Atlas is an autonomous research agent that answers questions by searching the web, reading pages, and reasoning across multiple steps — then replies with cited sources. The entire agent loop is hand-rolled with the OpenAI tool-calling API and the Python standard library. No LangChain, no LlamaIndex, no agent framework — so every part of the ReAct cycle is visible and easy to reason about.
It also ships with a small prompt A/B-test harness that benchmarks three different agent "personas" on accuracy, safety (refusal behavior), tool usage, and latency.
- ReAct from first principles — a transparent reason → act → observe loop, not a framework abstraction.
- Tools built on the stdlib — web search and page reading with zero heavyweight dependencies.
- Bounded tool budget — a hard cap on tool calls per question to control latency and token cost.
- Grounded & cited — the agent is instructed to search before answering and cite every source.
- Eval-driven — a built-in harness compares prompt strategies instead of eyeballing outputs.
flowchart LR
Q[User question] --> LLM{{LLM}}
LLM -- tool_call --> T[search_web / read_url]
T -- observation --> LLM
LLM -- no tool_call --> A[Final answer + citations]
The loop (run_chad in main.py) runs up to a fixed number of iterations. On each turn the model
either requests a tool call — which is executed and fed back as an observation — or returns a
final answer. This is the classic ReAct pattern, implemented directly against the chat
completions + tool-calling API.
| Tool | What it does | Implementation |
|---|---|---|
search_web(query) |
Returns the top 5 web results (title, snippet, URL) | DuckDuckGo HTML endpoint, parsed with re |
read_url(url) |
Fetches a page and returns clean text (truncated to ~3k chars to protect the context window) | urllib + a custom html.parser text extractor |
The agent ships with three system-prompt variants, each a different research persona:
| Variant | Style | Tool budget |
|---|---|---|
| Concise Analyst | brief, bullet-point, no fluff | ≤ 3 calls |
| Thorough Researcher | multi-source briefing, notes contradictions | up to 5 calls |
| Structured Reporter | fixed Summary / Findings / Sources / Confidence format |
2–4 calls |
run_eval_suite() runs every variant across a set of test cases and print_summary() prints a
comparison table.
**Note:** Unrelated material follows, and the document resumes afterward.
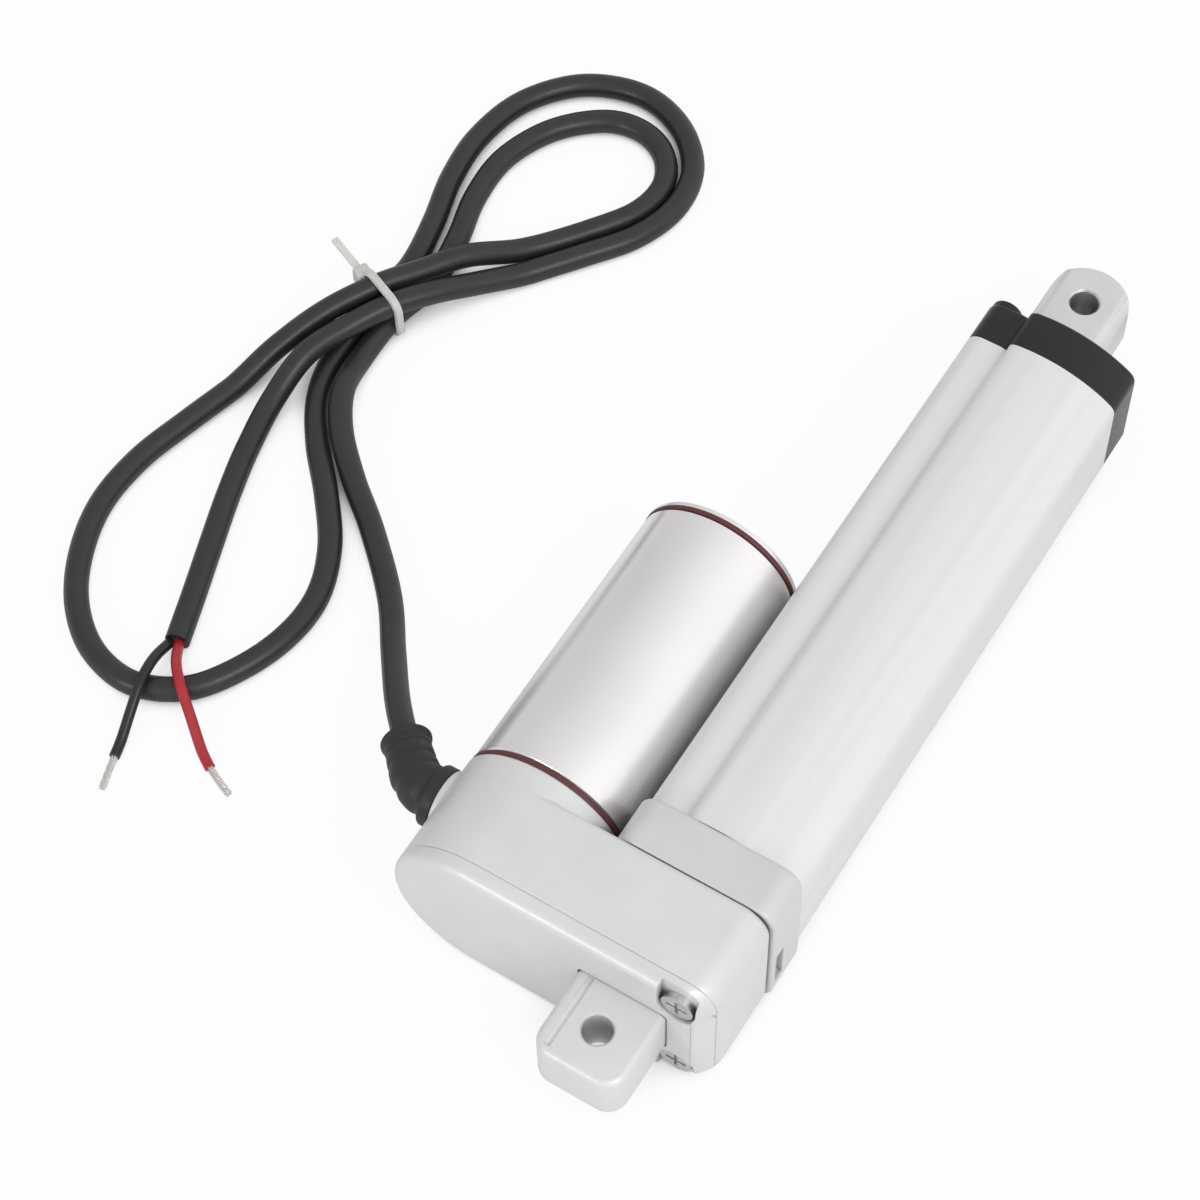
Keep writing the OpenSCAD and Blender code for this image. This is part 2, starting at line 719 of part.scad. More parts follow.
tail_lug();
lug_screws();
rear_cover();
cover_screws();
gear_housing();
rear_bush();
lead_screw();
screw_locknut();
output_gear();
gear_pin();
idler_gear();
idler_shaft();
motor_pinion();
motor_shaft();
armature_core();
windings();
commutator();
motor_front_plate();
motor_screws();
front_bush_bearing();
seam_gasket();
motor_can();
magnets();
brush_holder();
brushes();
brush_springs();
rear_bush_bearing();
end_gasket();
motor_end_cap();
bearing_outer_race();
bearing_inner_race();
bearing_balls();
tube_collar();
collar_screws();
tube_o_ring();
outer_tube();
switch_strip();
limit_switches();
switch_diodes();
front_cap();
cap_screws();
wiper_seal();
rod_guide();
drive_nut();
rod_tube();
rod_end();
strain_relief();
power_cord();
cable_tie();
black_lead();
red_lead();
lead_tips();
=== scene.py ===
"""Linear actuator with a side motor and a tied cord: its finished pieces, materials, light and camera.

Lengths in this script are millimetres until a mesh is made, which is in metres.
The rod runs along +Y, the motor lies at -X, +Z is up and the tail hole is at 0.
"""

import math

import bmesh
import bpy
import numpy as np
from bpy.props import FloatProperty, FloatVectorProperty, PointerProperty
from mathutils import Matrix, Vector


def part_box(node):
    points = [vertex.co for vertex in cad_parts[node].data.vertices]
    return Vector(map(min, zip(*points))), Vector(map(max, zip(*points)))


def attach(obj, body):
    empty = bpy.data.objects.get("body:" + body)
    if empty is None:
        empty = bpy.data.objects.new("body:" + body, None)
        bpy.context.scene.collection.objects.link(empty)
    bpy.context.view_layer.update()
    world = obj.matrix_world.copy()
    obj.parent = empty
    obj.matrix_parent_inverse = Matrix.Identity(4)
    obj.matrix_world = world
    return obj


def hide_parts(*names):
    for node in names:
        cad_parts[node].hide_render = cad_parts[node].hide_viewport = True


bl_info = {
    "name": "Linear Actuator",
    "version": (1, 0, 0),
    "blender": (4, 5, 0),
    "location": "3D View > Sidebar > Actuator",
    "description": "Builds the looks of a linear actuator round its packed frame",
    "category": "Object",
}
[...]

Each EvalResult records answer correctness (expected-keyword match),
refusal/safety behavior, tool-call count, and latency (ms) — so prompt changes are measured, not
guessed.
git clone https://github.com/Mayank-Maurya/RNC-Assistant
cd RNC-Assistant
python -m venv venv && source venv/bin/activate
pip install -r requirements.txt
# configure your LLM endpoint
cp .env.example .env
# OPENROUTER_API_KEY=sk-or-...
# BASE_URL_OPEN_ROUTER=https://openrouter.ai/api/v1
python main.py # ask a question / run the agentThe model is set in config.py (MODEL) and works with any OpenAI-compatible endpoint —
OpenRouter, a local vLLM/Ollama server, or the OpenAI API.
Python · OpenAI Python SDK (tool calling) · OpenRouter / any OpenAI-compatible LLM ·
urllib + html.parser + re (tools, no scraping libs) · dataclasses (eval harness) · litellm
- Search uses DuckDuckGo's HTML endpoint (no API key, but brittle to markup changes) — a pluggable search backend (Tavily/SerpAPI) is the natural next step.
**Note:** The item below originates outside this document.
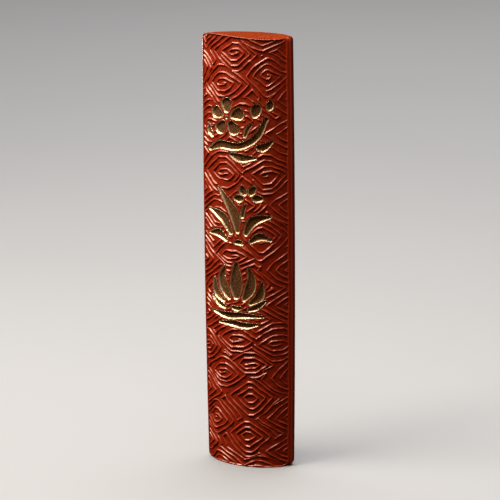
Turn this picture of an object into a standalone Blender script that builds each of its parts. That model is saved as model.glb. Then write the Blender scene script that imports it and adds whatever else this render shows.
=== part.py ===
"""Moulded cinnabar ink stick, standing on its end.

The stick is one pressed body: two domed faces, two narrow flat sides and a slight barrel
along its length. Each face holds a carved field, sunk below a smooth border that runs down
both edges and round the foot. Three ornaments are engraved down the front: a plum blossom
spray, an orchid and a lotus. Every engraved stroke holds its own layer of gold.

Metres, +Z up. The origin is the centre of the foot, +Z runs up the stick and the front
faces -Y. Face coordinates are u, the distance across the face along its arc, and z. A stroke
is a few points (u, z, width) in millimetres, measured from the centre of its ornament.
"""

import math

import bmesh
import bpy
import numpy as np
from mathutils import Vector

MM = 0.001

# Body
LENGTH = 100 * MM
WIDTH = 20.6 * MM  # between the flat sides, at either end
EDGE = 1.8 * MM  # thickness of the flat sides
CROWN = 3.8 * MM  # rise of each domed face above the flat sides
BARREL = 0.031  # how much larger the section is at mid-length
ROUNDING = 0.4 * MM  # on the rims and the long corners
FACE_STEPS = 20  # flats across one domed face
LENGTH_STEPS = 16  # flats along the stick

# Carved field
BORDER = 0.8 * MM  # smooth band down each edge of a face
FOOT_BORDER = 0.6 * MM  # smooth band along the foot
FIELD_DEPTH = 0.35 * MM
CORNER = 1.6 * MM  # radius of the field's two lower corners
CORNER_STEPS = 4

# Engraved strokes and their gold
STROKE_DEPTH = 1.1 * MM
GOLD_THICKNESS = 0.25 * MM
GOLD_GAP = 0.05 * MM  # between the gold and the pocket round it
STROKE_STEP = 0.75 * MM  # between two samples along a stroke
ROUTE_STEPS = 24  # steps from one point of a stroke to the next, before it is sampled
END_ANGLES = (25, 58)  # samples round a stroke's rounded end, in degrees
CLEAR = 1 * MM  # how far a cutter stands proud of what it cuts

# Ornament centres, across and up the front face
BLOSSOM = (-1.2 * MM, 79.8 * MM)
ORCHID = (-1.4 * MM, 60.2 * MM)
LOTUS = (-1.8 * MM, 42.0 * MM)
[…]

read_urldoes plain text extraction; readability/boilerplate removal would improve grounding.- The eval harness scores prompt quality on a single LLM turn; extending it to score the full multi-step run (did it cite correctly? did it stay within budget?) is on the roadmap.
Built to understand how agents actually work under the hood — by building one without a framework.